The US expresses its strong support for Vietnam's development in high-tech sectors, energy transition, climate change adaptation, and dealing with the legacy of war.

Vietnam looks forward to strengthening cooperation with the US across all sectors and urges the latter to promptly recognize the country as a market economy.

 Minister of Foreign Affairs Bui Thanh Son and US National Security Advisor Jake Sullivan. Source: VNA

Minister of Foreign Affairs Bui Thanh Son shared the view during a meeting with US National Security Advisor Jake Sullivan on March 25, during his visit to the US to co-chair the first Vietnam-US annual dialogue between the foreign ministers of the two countries.
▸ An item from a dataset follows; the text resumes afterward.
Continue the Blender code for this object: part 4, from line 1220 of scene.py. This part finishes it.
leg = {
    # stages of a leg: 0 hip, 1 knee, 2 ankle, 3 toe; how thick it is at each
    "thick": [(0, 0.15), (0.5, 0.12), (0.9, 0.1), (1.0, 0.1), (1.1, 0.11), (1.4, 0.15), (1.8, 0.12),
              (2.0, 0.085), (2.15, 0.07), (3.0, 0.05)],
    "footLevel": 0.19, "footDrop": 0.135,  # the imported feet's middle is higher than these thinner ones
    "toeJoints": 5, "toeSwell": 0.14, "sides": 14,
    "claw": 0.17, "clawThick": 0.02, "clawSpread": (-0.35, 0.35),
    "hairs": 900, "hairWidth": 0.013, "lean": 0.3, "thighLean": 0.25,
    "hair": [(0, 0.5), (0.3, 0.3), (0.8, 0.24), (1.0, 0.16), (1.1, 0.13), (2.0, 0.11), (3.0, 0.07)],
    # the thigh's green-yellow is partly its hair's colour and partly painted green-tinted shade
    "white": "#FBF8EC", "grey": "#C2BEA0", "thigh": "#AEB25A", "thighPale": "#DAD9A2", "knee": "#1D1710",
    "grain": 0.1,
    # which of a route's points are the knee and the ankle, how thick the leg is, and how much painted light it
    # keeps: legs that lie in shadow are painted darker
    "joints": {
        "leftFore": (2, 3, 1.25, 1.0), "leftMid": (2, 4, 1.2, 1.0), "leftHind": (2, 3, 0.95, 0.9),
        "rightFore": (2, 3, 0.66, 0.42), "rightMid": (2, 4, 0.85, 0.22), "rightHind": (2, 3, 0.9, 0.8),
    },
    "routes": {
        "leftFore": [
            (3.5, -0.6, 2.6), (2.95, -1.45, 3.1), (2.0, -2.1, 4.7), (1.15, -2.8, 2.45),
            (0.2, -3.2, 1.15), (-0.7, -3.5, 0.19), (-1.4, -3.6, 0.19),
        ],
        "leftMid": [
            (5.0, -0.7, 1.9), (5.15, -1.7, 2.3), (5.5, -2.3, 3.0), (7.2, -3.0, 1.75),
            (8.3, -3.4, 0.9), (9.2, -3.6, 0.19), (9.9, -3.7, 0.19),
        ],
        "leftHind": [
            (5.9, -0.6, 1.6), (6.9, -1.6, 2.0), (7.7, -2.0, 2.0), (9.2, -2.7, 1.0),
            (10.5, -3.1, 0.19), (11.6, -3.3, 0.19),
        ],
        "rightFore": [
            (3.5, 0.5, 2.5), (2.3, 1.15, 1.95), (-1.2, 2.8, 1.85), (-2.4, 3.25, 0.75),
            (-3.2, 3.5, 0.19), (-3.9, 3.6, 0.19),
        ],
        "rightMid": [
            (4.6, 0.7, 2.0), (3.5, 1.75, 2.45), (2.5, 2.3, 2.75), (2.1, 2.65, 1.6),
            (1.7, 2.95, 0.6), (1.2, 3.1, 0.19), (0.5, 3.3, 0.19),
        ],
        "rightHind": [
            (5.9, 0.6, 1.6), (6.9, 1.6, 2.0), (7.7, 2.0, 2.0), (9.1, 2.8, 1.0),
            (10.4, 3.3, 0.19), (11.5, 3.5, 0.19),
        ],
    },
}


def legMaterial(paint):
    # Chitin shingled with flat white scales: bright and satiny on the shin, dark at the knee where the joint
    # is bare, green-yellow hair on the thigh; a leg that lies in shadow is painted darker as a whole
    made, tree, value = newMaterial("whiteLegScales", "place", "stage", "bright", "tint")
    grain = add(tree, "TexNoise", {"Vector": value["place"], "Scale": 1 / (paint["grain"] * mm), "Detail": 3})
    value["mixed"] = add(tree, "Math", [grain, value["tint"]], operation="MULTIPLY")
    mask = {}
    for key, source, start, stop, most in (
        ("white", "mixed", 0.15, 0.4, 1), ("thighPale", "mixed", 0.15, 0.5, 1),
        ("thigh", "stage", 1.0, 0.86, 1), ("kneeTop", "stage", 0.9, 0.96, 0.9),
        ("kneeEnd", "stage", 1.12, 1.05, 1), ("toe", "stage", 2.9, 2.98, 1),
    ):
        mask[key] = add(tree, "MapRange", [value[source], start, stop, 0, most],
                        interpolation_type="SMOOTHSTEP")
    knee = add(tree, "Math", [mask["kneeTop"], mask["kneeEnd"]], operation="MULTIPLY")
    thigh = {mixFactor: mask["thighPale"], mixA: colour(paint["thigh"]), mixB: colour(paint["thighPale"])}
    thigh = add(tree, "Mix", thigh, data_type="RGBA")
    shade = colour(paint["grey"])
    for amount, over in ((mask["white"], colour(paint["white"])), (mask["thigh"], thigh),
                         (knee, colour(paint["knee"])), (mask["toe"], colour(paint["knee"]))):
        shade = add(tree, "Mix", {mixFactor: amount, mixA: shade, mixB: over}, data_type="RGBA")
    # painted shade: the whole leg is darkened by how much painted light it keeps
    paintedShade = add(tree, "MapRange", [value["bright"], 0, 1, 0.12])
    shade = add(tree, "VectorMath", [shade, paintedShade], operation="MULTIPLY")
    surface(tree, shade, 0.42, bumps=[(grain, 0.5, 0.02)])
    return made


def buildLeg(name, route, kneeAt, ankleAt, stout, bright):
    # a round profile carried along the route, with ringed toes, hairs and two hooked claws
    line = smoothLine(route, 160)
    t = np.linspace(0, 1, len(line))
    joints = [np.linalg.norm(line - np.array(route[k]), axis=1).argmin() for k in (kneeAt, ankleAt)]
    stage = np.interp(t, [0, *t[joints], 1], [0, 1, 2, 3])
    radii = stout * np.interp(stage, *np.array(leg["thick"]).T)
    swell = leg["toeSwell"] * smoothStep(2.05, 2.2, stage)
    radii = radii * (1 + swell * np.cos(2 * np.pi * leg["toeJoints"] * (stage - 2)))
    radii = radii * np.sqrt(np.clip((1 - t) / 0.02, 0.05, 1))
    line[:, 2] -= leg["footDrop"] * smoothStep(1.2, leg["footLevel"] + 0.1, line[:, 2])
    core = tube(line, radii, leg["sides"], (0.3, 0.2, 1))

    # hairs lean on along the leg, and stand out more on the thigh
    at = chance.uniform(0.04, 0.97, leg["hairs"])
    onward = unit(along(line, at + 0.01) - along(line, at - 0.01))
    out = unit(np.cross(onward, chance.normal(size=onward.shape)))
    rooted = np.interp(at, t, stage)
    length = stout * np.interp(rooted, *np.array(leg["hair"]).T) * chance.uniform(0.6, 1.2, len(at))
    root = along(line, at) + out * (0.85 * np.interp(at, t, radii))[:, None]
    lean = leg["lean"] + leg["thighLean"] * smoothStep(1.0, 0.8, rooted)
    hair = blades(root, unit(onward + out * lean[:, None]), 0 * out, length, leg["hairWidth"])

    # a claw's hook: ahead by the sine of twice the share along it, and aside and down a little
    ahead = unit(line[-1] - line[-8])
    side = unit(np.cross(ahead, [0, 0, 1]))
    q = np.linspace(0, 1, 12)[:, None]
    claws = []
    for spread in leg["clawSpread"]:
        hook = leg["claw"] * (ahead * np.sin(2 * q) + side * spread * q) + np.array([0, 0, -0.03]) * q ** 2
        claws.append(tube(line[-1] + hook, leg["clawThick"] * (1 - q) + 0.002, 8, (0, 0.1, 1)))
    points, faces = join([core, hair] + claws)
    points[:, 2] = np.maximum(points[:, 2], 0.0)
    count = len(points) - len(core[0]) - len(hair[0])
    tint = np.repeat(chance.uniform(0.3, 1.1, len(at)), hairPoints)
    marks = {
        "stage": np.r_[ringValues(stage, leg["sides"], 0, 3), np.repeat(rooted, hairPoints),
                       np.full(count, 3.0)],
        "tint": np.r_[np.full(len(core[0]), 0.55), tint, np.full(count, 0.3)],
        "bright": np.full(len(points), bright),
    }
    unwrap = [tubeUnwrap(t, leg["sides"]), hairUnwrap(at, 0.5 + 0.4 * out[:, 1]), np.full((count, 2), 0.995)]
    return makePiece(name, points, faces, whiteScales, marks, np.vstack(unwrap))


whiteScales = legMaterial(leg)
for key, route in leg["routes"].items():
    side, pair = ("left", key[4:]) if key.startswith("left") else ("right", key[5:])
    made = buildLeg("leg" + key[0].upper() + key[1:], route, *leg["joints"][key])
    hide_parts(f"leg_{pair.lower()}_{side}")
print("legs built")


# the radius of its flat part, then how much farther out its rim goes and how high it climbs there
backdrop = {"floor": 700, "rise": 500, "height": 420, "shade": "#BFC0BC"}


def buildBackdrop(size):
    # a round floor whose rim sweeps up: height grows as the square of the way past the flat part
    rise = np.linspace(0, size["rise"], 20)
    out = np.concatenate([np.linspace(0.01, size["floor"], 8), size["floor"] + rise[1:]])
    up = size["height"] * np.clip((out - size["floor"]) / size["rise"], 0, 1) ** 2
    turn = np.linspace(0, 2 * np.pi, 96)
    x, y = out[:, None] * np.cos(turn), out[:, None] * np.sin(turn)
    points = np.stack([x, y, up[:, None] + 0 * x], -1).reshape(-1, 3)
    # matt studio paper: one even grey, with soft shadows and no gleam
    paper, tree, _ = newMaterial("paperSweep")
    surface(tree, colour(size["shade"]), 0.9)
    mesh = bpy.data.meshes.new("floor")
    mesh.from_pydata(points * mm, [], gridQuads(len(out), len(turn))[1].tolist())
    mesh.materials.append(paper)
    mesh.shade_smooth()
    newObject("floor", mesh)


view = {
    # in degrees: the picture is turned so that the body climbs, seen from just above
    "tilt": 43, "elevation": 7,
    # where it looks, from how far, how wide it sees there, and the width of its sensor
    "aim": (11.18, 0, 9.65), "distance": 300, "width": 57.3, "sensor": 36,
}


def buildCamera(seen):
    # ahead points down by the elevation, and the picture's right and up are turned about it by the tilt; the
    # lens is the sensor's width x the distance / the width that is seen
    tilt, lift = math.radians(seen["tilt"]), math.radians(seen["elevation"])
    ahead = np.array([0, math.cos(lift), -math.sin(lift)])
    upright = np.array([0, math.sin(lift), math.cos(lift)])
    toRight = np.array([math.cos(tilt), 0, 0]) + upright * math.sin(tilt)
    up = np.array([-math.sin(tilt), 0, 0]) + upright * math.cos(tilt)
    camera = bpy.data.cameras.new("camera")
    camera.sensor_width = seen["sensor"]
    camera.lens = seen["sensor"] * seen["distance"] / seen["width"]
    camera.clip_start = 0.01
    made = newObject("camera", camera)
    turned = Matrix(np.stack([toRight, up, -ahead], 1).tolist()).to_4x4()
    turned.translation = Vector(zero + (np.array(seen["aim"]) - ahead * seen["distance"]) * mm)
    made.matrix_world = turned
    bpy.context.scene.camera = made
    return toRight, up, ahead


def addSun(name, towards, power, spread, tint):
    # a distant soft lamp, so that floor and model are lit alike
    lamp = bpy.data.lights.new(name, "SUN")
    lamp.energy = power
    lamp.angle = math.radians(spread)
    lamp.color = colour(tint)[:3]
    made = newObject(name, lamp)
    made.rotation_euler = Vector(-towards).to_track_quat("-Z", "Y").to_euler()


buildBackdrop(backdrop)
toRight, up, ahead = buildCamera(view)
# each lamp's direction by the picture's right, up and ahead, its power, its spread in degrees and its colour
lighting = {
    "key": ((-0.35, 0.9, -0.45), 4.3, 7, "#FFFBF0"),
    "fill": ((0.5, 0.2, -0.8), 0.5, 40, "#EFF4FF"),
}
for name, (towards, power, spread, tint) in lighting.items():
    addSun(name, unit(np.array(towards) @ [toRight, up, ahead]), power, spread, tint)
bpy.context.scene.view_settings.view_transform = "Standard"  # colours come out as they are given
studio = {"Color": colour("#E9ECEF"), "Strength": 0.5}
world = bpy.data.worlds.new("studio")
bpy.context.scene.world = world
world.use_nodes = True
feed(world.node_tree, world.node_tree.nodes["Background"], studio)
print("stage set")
During the meeting, Sullivan reaffirmed the value the US places on its relationship with Vietnam and the US position of supporting an independent, self-reliant, and prosperous Vietnam with an increasingly important role in Southeast Asia and on the international stage. He emphasized the US’s support for Vietnam's development in high-tech sectors, energy transition, climate change adaptation, and efforts to address war aftermaths.
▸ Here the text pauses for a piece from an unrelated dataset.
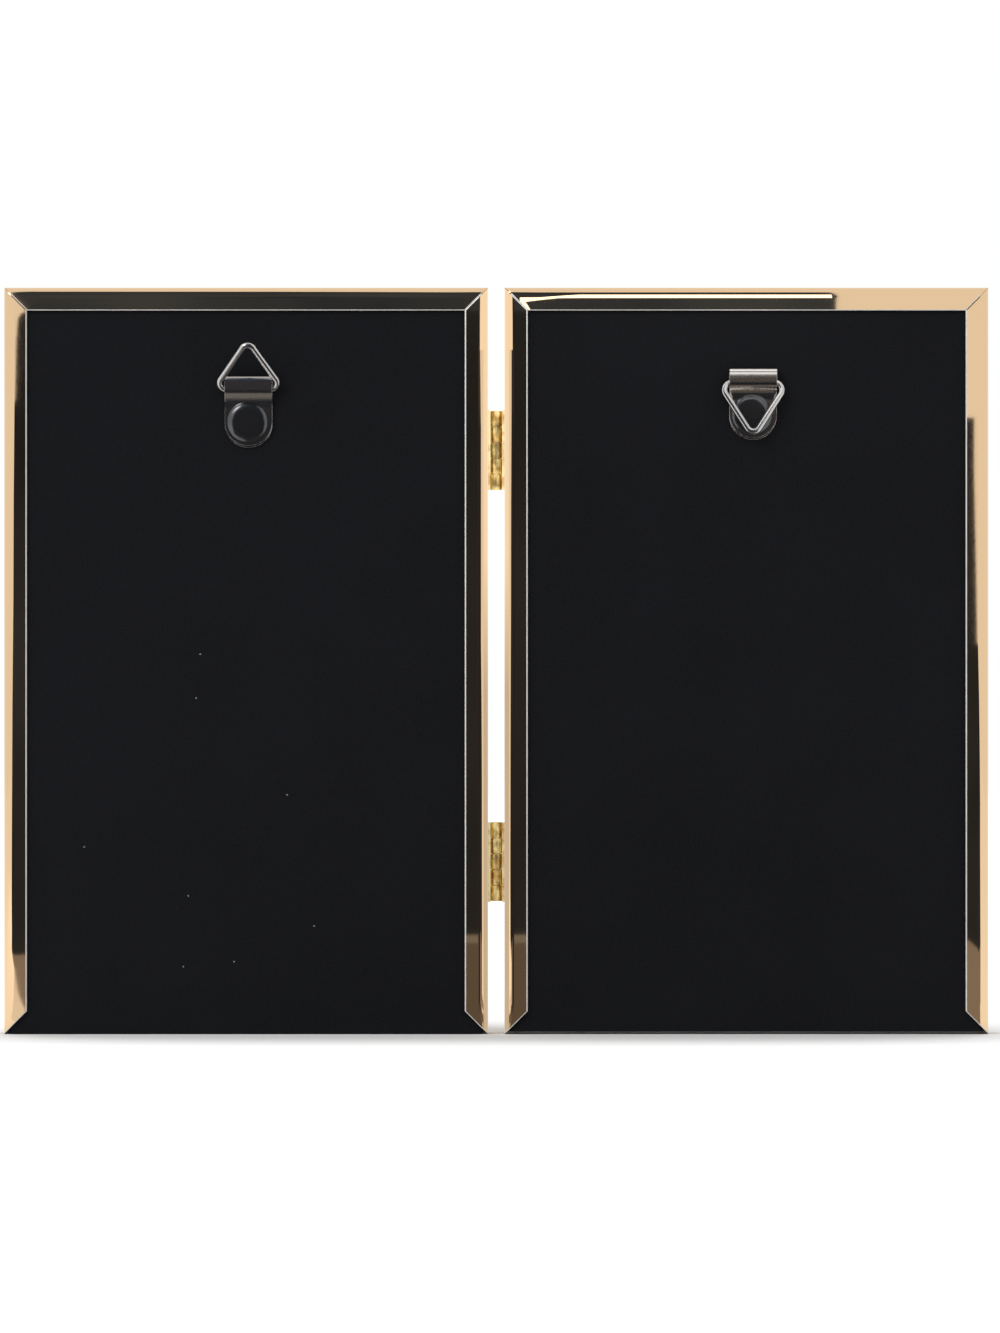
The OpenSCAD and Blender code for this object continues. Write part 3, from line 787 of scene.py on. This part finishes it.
def shows_background(tree):
    """1 for the camera's, mirrored and refracted rays, and 0 for those that light things."""
    path = add(tree, "ShaderNodeLightPath").outputs
    first = add(tree, "ShaderNodeMath", links={0: path["Is Camera Ray"], 1: path["Is Glossy Ray"]},
                operation="MAXIMUM")
    both = add(tree, "ShaderNodeMath", links={0: first.outputs[0], 1: path["Is Transmission Ray"]},
               operation="MAXIMUM")
    return both.outputs[0]


flange_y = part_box("left_outer_rail")[0].y
card_y = flange_y - card_gap
front_card_y = card_y + card_step
near_y = flange_y - near_gap
dark_outline = [
    (-190, 12.5), (-187, 17.7), (-193.5, 24.6), (-183, 48.7), (-168, 72.6), (-143, 96.3),
    (-135, 120), (-114, 143.5), (-113.6, 158), (-113.2, 163), (-112.3, 164), (-111.3, 164.3),
    (-111.3, 165), (80.2, 164.3), (80.2, 156), (106, 139.3), (113, 139.3), (113, 127),
    (113.4, 108), (113.8, 86), (143, 72.6), (159, 60.7), (170.5, 48.8), (170.5, 36.9),
    (177, 25.3), (183, 14), (115, 13), (111, 16.3), (60, 17.1), (-60, 17.1), (-113, 12.3)]
top_outline = [
    (-111.3, 165), (-113.9, 167.6), (-115.4, 233), (-128, 494), (-139, 741), (-69, 690),
    (-12, 494), (0, 473), (88, 473), (82.4, 303), (80.2, 164.3)]
brown_outline = [
    (-190, 12.5), (-113, 12.3), (-60, 17.1), (60, 17.1), (111, 16.3), (115, 13), (183, 14),
    (181, -1), (-111.5, -1), (-112.3, 1.1), (-113.2, 3.6), (-113.7, 6.4), (-114.1, 9.3)]
floor_outlines = {
    "left_rail": [(-111.5, -130), (-111, -121), (-109.5, -100), (-104, -100), (-104, -130)],
    "middle_rails": [(-95, -130), (95, -130), (95, -80), (5, -3), (-5, -3), (-95, -80)],
    "right_rail": [(98, -130), (166, -130), (110, -8), (98, -8)],
}
top_streak_outline = [
    (5.2, 160.7), (6.7, 159.2), (7.5, 159.2), (6.4, 160.9), (9.6, 161.3), (14, 161.75),
    (18.4, 162), (74, 162.1), (74, 172), (18.4, 172), (14, 167.5), (9.6, 163.6), (5.2, 162)]
strap_cards = (("left", -74, -34, "#7F7B75", "#3D3C3E"), ("right", 36, 76, "#85766E", "#554D49"))
dark_studio = mottled("dark_studio", "#23262C", "#363A43", cloud_size)
dark_top = mottled("dark_top", "#2F3746", "#444D5B", cloud_size)
dark_middle = mottled("dark_middle", "#262930", "#2F323A", cloud_size)
brown_studio = graded("brown_studio", "X", brown_fade, "#655F5C", "#8F8886")
standing_card("dark_card", dark_studio, card_y, dark_outline)
standing_card("dark_top_card", dark_top, card_y, top_outline)
standing_card("dark_middle_card", dark_middle, front_card_y, rectangle(-20, 20, 18, 164))
standing_card("brown_card", brown_studio, card_y, brown_outline)
standing_card("pale_line", glowing("pale_line", strength=0.22)[0], front_card_y,
              rectangle(-20, 20, 15.2, 17.1))
for name, outline in floor_outlines.items():
    lying_card(f"{name}_floor", brown_studio, floor_card_z, outline)
lying_card("left_rail_white_floor", glowing("left_rail_white_floor", strength=0.94)[0],
           floor_card_z / 2, rectangle(-150, -104, -400, -60))
for side, low_x, high_x, pale, dim in strap_cards:
    strap_floor = graded(f"{side}_strap_floor", "Y", strap_floor_fade, pale, dim)
    strap_wall = graded(f"{side}_strap_wall", "Z", strap_wall_fade, "#2B2C31", dim)
    lying_card(f"{side}_strap_floor", strap_floor, 2 * floor_card_z,
               rectangle(low_x, high_x, -130, -3))
    standing_card(f"{side}_strap_wall", strap_wall, front_card_y,
                  rectangle(low_x, high_x, 0, 157))
standing_card("top_streak", glowing("window_light", strength=2.7)[0], near_y,
              top_streak_outline)
standing_card("fold_streak", glowing("strap_window_light", strength=0.7)[0], near_y,
              rectangle(48, 64, 149, 157.5))
standing_card("fold_line", glowing("strap_window_edge", strength=1.5)[0], near_y,
              rectangle(48, 64, 144.9, 149))

frame_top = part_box("left_outer_rail")[1].z
gap_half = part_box("right_hinge_rail")[0].x
gap_y = flange_y + rear_fold_r + gap_card_rise
gap_near_y = flange_y - gap_card_gap
crest_y = flange_y - crest_card_gap
gap_light, tree, light = glowing("gap_light")
connect(tree, light, Strength=level(tree, along_axis(tree, "Z"), *gap_glow, *gap_fade))
stage_card("gap_light_card", gap_light, [
    (-gap_half, gap_y, 0), (gap_half, gap_y, 0), (gap_half, gap_y, frame_top),
    (-gap_half, gap_y, frame_top)])
stage_card("gap_middle_card", gap_light, [
    (0, gap_near_y, 0), (0, gap_y, 0), (0, gap_y, frame_top), (0, crest_y, frame_top),
    (0, crest_y, crest_card_foot), (0, gap_near_y, crest_card_foot)])
for height, strength in (("upper", 1.3), ("lower", 0.9)):
    pin_low, pin_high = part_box(f"{height}_hinge_pin")
    knuckle_y = (pin_low.y + pin_high.y) / 2 - gap_half - knuckle_card_gap
    side_x = gap_half - knuckle_card_inset
    foot_z, head_z = pin_low.z - knuckle_card_past, pin_high.z + knuckle_card_past
    stage_card(f"{height}_knuckle_light",
               mottled(f"{height}_knuckle_light", "#8A8278", "#FFFBF2", knuckle_spots, strength),
               [(x, knuckle_y, z) for x, z in rectangle(-side_x, side_x, foot_z, head_z)])

world = bpy.data.worlds.new("white_studio")
bpy.context.scene.world = world
world.use_nodes = True
sky = world.node_tree
sky.nodes.clear()
soft = add(sky, "ShaderNodeBackground", {"Color": (1, 1, 1, 1), "Strength": dome_light})
seen = add(sky, "ShaderNodeBackground", {"Color": (1, 1, 1, 1), "Strength": 1.0})
either = add(sky, "ShaderNodeMixShader", links={
    0: shows_background(sky), 1: soft.outputs["Background"], 2: seen.outputs["Background"]})
add(sky, "ShaderNodeOutputWorld", links={"Surface": either.outputs["Shader"]})

bm = bmesh.new()
bmesh.ops.create_grid(bm, x_segments=2, y_segments=2, size=floor_half)
floor_mesh = bpy.data.meshes.new("floor")
bm.to_mesh(floor_mesh)
bm.free()
floor = bpy.data.objects.new("floor", floor_mesh)
bpy.context.scene.collection.objects.link(floor)
floor_paint, paint, glow = glowing("white_floor")
matt = add(paint, "ShaderNodeBsdfDiffuse", {"Color": (floor_white, floor_white, floor_white, 1)})
# Ambient occlusion dims the floor's glow near the frames: a painted contact shadow on the floor.
painted_shadow_openness = add(paint, "ShaderNodeAmbientOcclusion", {"Distance": painted_shadow_reach},
               samples=painted_shadow_samples).outputs["AO"]
glow_less_painted_shadow = level(paint, painted_shadow_openness, low=0.0, high=floor_glow, start=painted_shadow_darkest_below)
glow_level = add(paint, "ShaderNodeMath", links={0: glow_less_painted_shadow, 1: shows_background(paint)},
                 operation="MULTIPLY").outputs[0]
connect(paint, glow, Strength=glow_level)
lit = add(paint, "ShaderNodeAddShader",
          links={0: matt.outputs["BSDF"], 1: glow.outputs["Emission"]})
surface = next(n for n in paint.nodes if n.type == "OUTPUT_MATERIAL").inputs["Surface"]
paint.links.new(lit.outputs["Shader"], surface)
floor_mesh.materials.append(floor_paint)

lamp_data = bpy.data.lights.new("key_softbox", "AREA")
lamp_data.shape = "RECTANGLE"
lamp_data.size = lamp_w
lamp_data.size_y = lamp_h
lamp_data.energy = lamp_watts
lamp = bpy.data.objects.new("key_softbox", lamp_data)
lamp.location = lamp_place
lamp.rotation_mode = "QUATERNION"
lamp.rotation_quaternion = (lamp_aim - lamp_place).to_track_quat("-Z", "Y")
bpy.context.scene.collection.objects.link(lamp)

camera_data = bpy.data.cameras.new("camera")
camera_data.lens = lens_mm
camera_data.sensor_width = sensor_mm
camera_data.clip_start = clip_near
distance = photo_width * photo_ratio * lens_mm / sensor_mm
camera = bpy.data.objects.new("camera", camera_data)
camera.location = (photo_centre.x, flange_y - distance, photo_centre.y)
camera.rotation_euler = (math.pi / 2, 0, 0)
bpy.context.scene.collection.objects.link(camera)
bpy.context.scene.camera = camera
bpy.context.scene.view_settings.view_transform = "Standard"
Son reiterated Vietnam's independent, self-reliant, peaceful, friendly, diversified, and multilateral foreign policy and stressed the strategic importance of the partnership between Vietnam and the US.

He called on both sides to continue to enhance cooperation, prioritize well-prepared exchanges and contacts between the two countries, maintain existing dialogue mechanisms, explore new mechanisms, including addressing remaining differences, and work together to deal with the aftermath of the war. He also called for expanding economic and trade cooperation and scientific and technological collaboration and urged the US to promptly grant  Vietnam the market economy status.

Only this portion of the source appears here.